Duminy’s Achilles injury, suffered in the warmdown at the end of the first day’s play at the Gabba last week, means that he’ll be out of cricket for up to six months. While this won’t be much fun for the man himself, it’s hard for everyone at 51allout to see this as being anything other than serendipitous for South Africa. And the main reason for this is that the concept of having a deliberately chosen number seven batsman is a ridiculous one, especially in a side containing the likes of Jacques Kallis and Hashim Amla.
We should probably make it clear that, like combining tonic water… with some ice… and er, a segment of lemon…. and topping it up with some Gordon’s Gin, a a wicketkeeper-batsman or allrounder at number seven makes a lot of sense. Matt Prior and Adam Gilchrist were born to come in at number seven, usually with the sole aim of smashing the ball around a bit, scoring quick runs and making the most of the platform laid by the proper batsmen. But when it’s a number seven picked, as in South Africa’s case, because the top six isn’t quite trusted to do the job, we start to get really angry really quickly. This is probably mostly down to painful memories of England regularly picking Graeme Hick to bat at number seven, with inevitably unsuccessful results.
In England’s defence, back in those days their batting was a shambles, with the team regularly being bowled out for less than 200. Alec Stewart was a perfectly decent top order player, meaning that the wicketkeeping position wasn’t up for debate, hence England had an option at number seven. By choosing the extra batsman over a fifth bowler, they (in theory) were guarding against the collapses that regularly plagued the side. Of course, Hick was mostly shit and they collapsed anyway.
South Africa are in a very different position. Of their top five, Smith, Amla and De Villiers all average around 50 with Kallis closer to 60. As top orders go, they don’t come much better. And yet the number six spot is still something of a problem area. Rudolph, the current occupant, averages just 36 while Duminy averages 37; from this we can see what South Africa are actually trying to do: make up for the rubbishness of their number six batsmen by having two of them and hedging their bets.
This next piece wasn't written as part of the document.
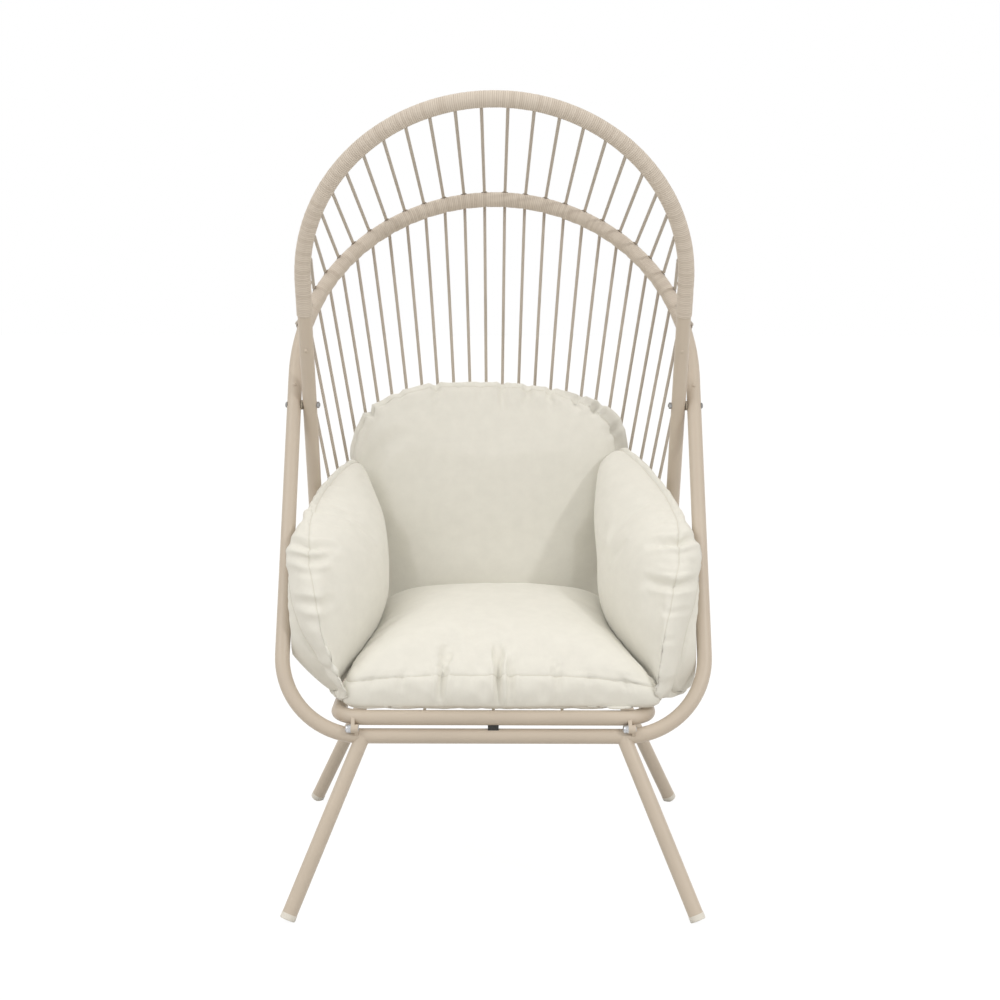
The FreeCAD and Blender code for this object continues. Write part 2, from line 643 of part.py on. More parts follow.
rods = []
for index in (-1, 0, 1):
    rod = doc.addObject("Part::Cylinder", f"seat_rod_{index + 2}")
    rod.setExpression("Radius", "Sizes.rod_dia / 2")
    rod.setExpression("Height", f"2 * {HALF_BASE_EXPR} - Sizes.ring_setback - Sizes.tube_dia")
    rod.Placement = facing(V(0, 1, 0), V(index * size("rod_pitch"), TUBE_R - HALF_BASE, RING_Z))
    rods.append(rod)
nodes.append(group("seat_rods", rods))


# Seat fixings: a lug on the ring and a lug on the bar lie side by side at each of four places,
# and a domed socket-head bolt passes through the first into the thread of the second

def lug(label, bore_expr):
    """A flat eye on a tongue that is long enough to be coped to its tube."""
    body = new_body(label)
    face = new_sketch(body, label + "_face", "YZ_Plane")
    eye = size("lug_eye")
    reach = size("lug_reach")
    face.addGeometry(arc(0, 0, eye, 0, 180))
    face.addGeometry(segment(-eye, 0, -eye, -reach))
    face.addGeometry(arc(0, -reach, eye, 180, 360))
    face.addGeometry(segment(eye, -reach, eye, 0))
    join(face, "Tangent", ((0, 2, 1, 1), (1, 2, 2, 1), (2, 2, 3, 1), (3, 2, 0, 1)))
    face.addConstraint(Sketcher.Constraint("Coincident", 0, 3, -1, 1))
    face.addConstraint(Sketcher.Constraint("PointOnObject", 2, 3, -2))
    bound(face, "eye", "Sizes.lug_eye", "Radius", 0)
    bound(face, "reach", "-Sizes.lug_reach", "DistanceY", -1, 1, 2, 3)
    face.addGeometry(Part.Circle(V(0, 0, 0), V(0, 0, 1), value(bore_expr) / 2))
    face.addConstraint(Sketcher.Constraint("Coincident", 4, 3, -1, 1))
    bound(face, "bore", bore_expr, "Diameter", 4)
    plate = body.newObject("PartDesign::Pad", label + "_plate")
    plate.Profile = face
    plate.setExpression("Length", "Sizes.lug_thick")
    return body


SEAT_BOLT = [
    ("0", "-Sizes.washer_thick - 2 * Sizes.lug_thick - 1"),
    ("Sizes.seat_bolt_dia / 2", "-Sizes.washer_thick - 2 * Sizes.lug_thick - 1"),
    ("Sizes.seat_bolt_dia / 2", "0"),
    ("Sizes.seat_head_dia / 2", "0"),
    ("Sizes.seat_head_dia / 2", "Sizes.seat_head_height * 0.5"),
    ("Sizes.seat_head_dia * 0.43", "Sizes.seat_head_height * 0.82"),
    ("Sizes.seat_head_dia * 0.3", "Sizes.seat_head_height"),
    ("0", "Sizes.seat_head_height"),
]

CROSS_GRIP = "(2 * Sizes.tube_dia + Sizes.spacer_thick + Sizes.cross_nut_height + 1.5)"
CROSS_BOLT = [
    ("0", f"-{CROSS_GRIP}"),
    ("Sizes.cross_bolt_dia / 2", f"-{CROSS_GRIP}"),
    ("Sizes.cross_bolt_dia / 2", "0"),
    ("Sizes.cross_head_dia / 2", "0"),
    ("Sizes.cross_head_dia / 2", "Sizes.cross_head_height * 0.3"),
    ("Sizes.cross_head_dia * 0.38", "Sizes.cross_head_height * 0.8"),
    ("Sizes.cross_head_dia * 0.25", "Sizes.cross_head_height"),
    ("0", "Sizes.cross_head_height"),
]


def keyed_bolt(label, profile, head_expr, key_expr, placement):
    """A turned bolt with a hexagon recess sunk into its head."""
    body = turned(label, profile, placement)
    recess = body.newObject("PartDesign::SubtractivePrism", label + "_recess")
    recess.Polygon = 6
    recess.setExpression("Circumradius", f"{key_expr} / 2 / cos(30deg)")
    recess.setExpression("Height", f"{head_expr} * 0.6")
    recess.setExpression("AttachmentOffset.Base.z", f"{head_expr} * 0.4")
    recess.AttachmentSupport = [(plane_of(body, "XY_Plane"), "")]
    recess.MapMode = "FlatFace"
    return body


def washer(label, inside_expr, outside_expr, thick_expr, placement):
    profile = [
        (f"{inside_expr} / 2", "0"),
        (f"{outside_expr} / 2", "0"),
        (f"{outside_expr} / 2", thick_expr),
        (f"{inside_expr} / 2", thick_expr),
    ]
    return turned(label, profile, placement)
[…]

In the meantime AB de Villiers, a man with a chronic back problem, finds himself behind the stumps, sometimes for days at a time. It’s not hard to see where the next problem is going to come from. South Africa’s short-termism will surely come back to bite them at some point, forcing them to bed in a new keeper at the same time as significantly weakening their top order batting. It’s clear, to us at least, that they should replace Duminy with the wicketkeeper with the almost unspellable name, Thami Tsolekile. This will give them the chance to assess whether he’s really now up to Test standard and give De Villiers the opportunity to focus on his batting, something he clearly hasn’t been able to do in recent months. A 100% focused De Villiers is a wonderful player, far better than Duminy or Rudolph could ever hope to be. Thus by bringing Tsolekile in, it could easily be argued that South Africa would actually be strengthening their overall batting lineup.
There certainly aren’t any issues around balancing the bowling attack. Steyn, Morkel and Philander all pick themselves, plus Kallis is the allrounder. That leaves one space for a spinner who, in the absence of any other options, should be Imran Tahir. We know he’s far, far from perfect, but he’s the variety the attack needs, especially in the absence of Duminy’s part-time off-spin.
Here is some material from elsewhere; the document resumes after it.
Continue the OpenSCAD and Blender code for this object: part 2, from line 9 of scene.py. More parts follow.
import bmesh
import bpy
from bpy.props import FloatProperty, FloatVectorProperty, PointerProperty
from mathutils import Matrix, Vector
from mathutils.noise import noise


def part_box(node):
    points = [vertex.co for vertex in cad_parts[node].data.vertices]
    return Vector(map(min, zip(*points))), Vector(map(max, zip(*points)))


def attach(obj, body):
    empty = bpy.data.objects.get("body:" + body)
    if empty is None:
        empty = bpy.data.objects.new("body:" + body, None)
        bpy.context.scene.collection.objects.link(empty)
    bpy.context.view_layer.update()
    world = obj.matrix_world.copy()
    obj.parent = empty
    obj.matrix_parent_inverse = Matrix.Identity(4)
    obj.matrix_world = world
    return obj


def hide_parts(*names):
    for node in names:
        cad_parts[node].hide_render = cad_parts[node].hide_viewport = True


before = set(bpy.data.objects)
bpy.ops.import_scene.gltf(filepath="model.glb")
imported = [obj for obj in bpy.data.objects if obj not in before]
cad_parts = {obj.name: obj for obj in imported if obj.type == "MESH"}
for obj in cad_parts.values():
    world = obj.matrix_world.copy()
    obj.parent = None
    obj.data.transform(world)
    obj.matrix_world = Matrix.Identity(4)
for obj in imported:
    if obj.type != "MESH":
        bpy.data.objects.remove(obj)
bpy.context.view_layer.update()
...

And there we are: a genuinely balanced South African side. So why is there almost no chance of that side turning out in Adelaide?
There are a few things that we just don’t like to talk about at 51allout. The music of Robbie Williams is one of them, while issues of racial segregation and quotas are another. As far as racism goes, all we know that it’s bad and should definitely be kicked out of sport, unless it’s your club captain that does it and you can’t afford to get rid of him, in which case simply ignoring the issue is perfectly acceptable. Fridge-winning fast bowler Makhaya Ntini had a fairly clear view on the non-selection of Tsolekile; we’ll let you read that article and make up your own mind.
A less controversial reason is a combination of conservatism and pragmatism. When Mark Boucher was suddenly ruled out of the Test series in England, de Villiers was the logical choice (being the only reserve keeper in the squad to begin with). South Africa’s performance in the first game made changes unnecessary and everything went from there. However, that was an interim measure that appears to have been adopted as a long term strategy. Rather than pick a new wicketkeeper and move on from the Boucher era (epoch might be a more appropriate description given its duration), South Africa seem instead to be clinging to the past.
The most likely replacement for the second Test will be Faf du Plessis, a batsman who isn’t quite good enough for the top level (as a First Class average of 38 testifies) but bowls some useful part time spin. It’s hardly a revolutionary step forward. To paraphrase The Who’s rather splendid Won’t Get Fooled Again, it’s a case of ‘meet the new part-time spinner/specialist number seven batsman, the same as the old part-time spinner/specialist number seven batsman’. Admittedly that doesn’t make a very catchy refrain but, on the other hand, we’ve never been cautioned by the police for downloading obscene child-based material from the internet and placed on the sex offenders register. We’ll let you decide which is worse.